The Court emphasized the distinct legal identities of companies and their authorized signatories, a fundamental principle of corporate law. It clarified that while signatories can bind the company through their actions, they do not assume the company’s legal identity. The judgment states, “Authorized signatories act on behalf of the company but do not merge their legal status with that of the company.”
The Court highlighted that criminal liability, especially under penal statutes, should not be extended beyond what is expressly provided by law. The judgment cited established precedents to support a strict interpretation, rejecting the appellant’s plea for a broader application of Section 143A to include directors or signatories. The Court stated, “Penal provisions must be read strictly, and liability cannot be extended beyond the statutory text.”

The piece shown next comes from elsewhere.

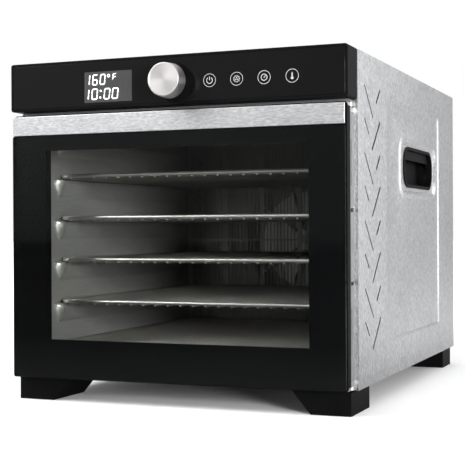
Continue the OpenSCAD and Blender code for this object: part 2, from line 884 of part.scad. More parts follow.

The Supreme Court upheld the principle that the term "drawer" carries a specific meaning under the NI Act, which cannot be expanded to include authorized signatories. The Court dismissed the appellant’s reliance on the case of Aneeta Hada v. Godfather Travels & Tours Pvt. Ltd., noting that while that case discussed the extension of criminal liability under Section 141 of the NI Act, it did not support extending the definition of "drawer" under Section 143A to include signatories.
The Supreme Court's ruling underscores the importance of adhering to statutory language in interpreting provisions of the NI Act. By upholding the Bombay High Court’s decision, the judgment ensures that liability for cheque dishonour under Section 143A remains limited to the drawer, typically the company, and does not extend to individual signatories. This decision is significant in maintaining the clarity and consistency of the law, preventing unwarranted extensions of liability that could disrupt the established legal framework governing negotiable instruments.
Date of Decision: July 24, 2024.
Shri Gurudatta Sugars Marketing Pvt. Ltd. vs. Prithviraj Sayajirao Deshmukh & Ors.